Sebbene non avessero capito cosa aveva detto riguardo al risorgere dai morti, si tennero la cosa per sé. Sconcertati, si misero a discutere tra loro cosa significasse resuscitare dai morti.
Avevano anche un’altra domanda scottante. Avevano appena visto Elia. Aveva qualcosa a che vedere con l’idea degli scribi che, prima della venuta del Messia, sarebbe dovuto venire Elia a ristabilire la libertà a Israele? L’apparizione di Elia poteva aver qualcosa a che vedere con questa idea? Non sarebbe dovuto rimanere sulla terra per ristabilire Israele di nuovo?
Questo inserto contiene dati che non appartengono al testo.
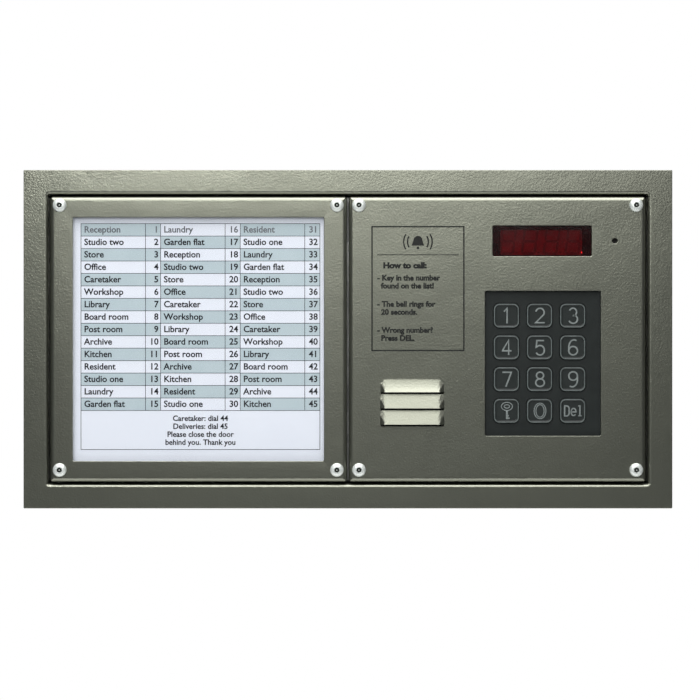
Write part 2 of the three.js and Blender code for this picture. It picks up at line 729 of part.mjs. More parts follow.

Alla fine si fecero coraggio quanto basta per chiedere a Gesù. Egli mostrò loro l’assurdità della credenza degli scribi. Se fosse stato lo stesso Elia glorificato a dover portare la libertà a Israele, cosa intendevano le Scritture quando dicevano che prima il Figlio dell’Uomo avrebbe dovuto soffrire mediante la sofferenza redimere il suo popolo?
Secondo le Scritture qualcuno sarebbe dovuto venire nello spirito e nella potenza di Elia, ma il suo corso sulla terra, come quello dello stesso Signore Gesù, sarebbe stato un corso di sofferenza e umiliazione. Quell’uomo era già venuto, come stava scritto, e il popolo lo aveva disprezzato e rigettato. I discepoli ebbero il sentimento che stesse riferendosi a Giovanni Battista.
La via per la gloria per il Signore Gesù fu una via d’umiliazione, portare la nostra colpa per poterla espiare. Sebbene abbia fatto riconciliazione per il suo popolo, anche per loro la via alla gloria è una via di umiliazione e afflizione. Seguendo quella via il loro affidamento su se stessi morirà e vivranno per sola fede. Quella fu la strada che Giovanni Battista dovette percorrere e così dobbiamo fare anche noi se abbiamo il privilegio di servire Gesù.